Section 1692k(a)(3) also provides for the recovery of "costs of the action." "'Even though not normally taxable as costs, out-of-pocket expenses incurred by an attorney which would normally be charged to a fee paying client are recoverable as attorney's fees.'" Molina, 2010 WL 235042, at * 4 (quoting Chalmers v. City of Los Angeles, 796 F.2d 1205, 1216 n.7 (9th Cir. 1986)); see Lowe v. Elite Recovery Solutions L.P., No. CIV S-07-0627 RRB GGH, 2008 WL 324777, at * (E.D. Cal. Feb. 5, 2008).

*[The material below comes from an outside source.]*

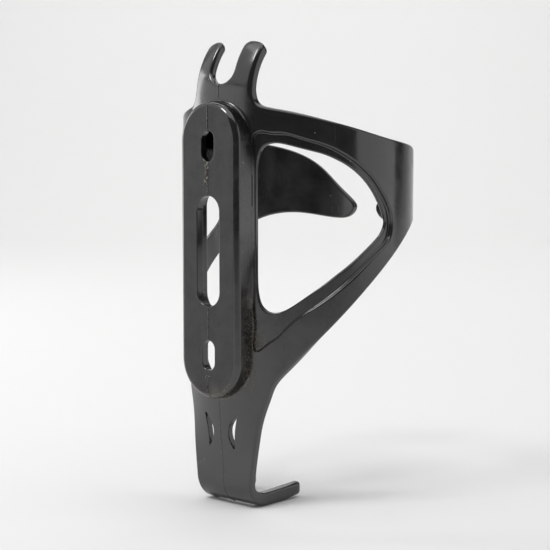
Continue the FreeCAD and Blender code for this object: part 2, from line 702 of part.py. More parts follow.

The non-taxable costs of filing and serving the complaint fit this description. Accordingly, the undersigned will recommend that plaintiff be awarded $583.32 in costs.
Accordingly, IT IS HEREBY RECOMMENDED that:
1. Plaintiff's September 13, 2011 motion for default judgment (Doc. No. 15) be granted; and
2. The district court enter a default judgment against defendant Bernstein, Shapiro & Associates, L.L.C. and in favor of plaintiff in the total amount of $11,711.82, comprised of an award of $5,000 in actual damages under federal and state law, $1,000.00 in statutory damages pursuant to 15 U.S.C. § 1692k(a)(2)(A), $1,000.00 in statutory damages pursuant to California Civil Code § 1788.30(b), $4,128.50 in attorneys' fees and $583.32 in costs.
These findings and recommendations will be submitted to the United States District Judge assigned to the case, pursuant to the provisions of 28 U.S.C. § 636(b)(l). Within fourteen days after being served with these findings and recommendations, any party may file written objections with the court and serve a copy on all parties. A document presenting objections should be titled "Objections to Magistrate Judge's Findings and Recommendations." Any reply to objections shall be filed and served within seven days after service of the objections.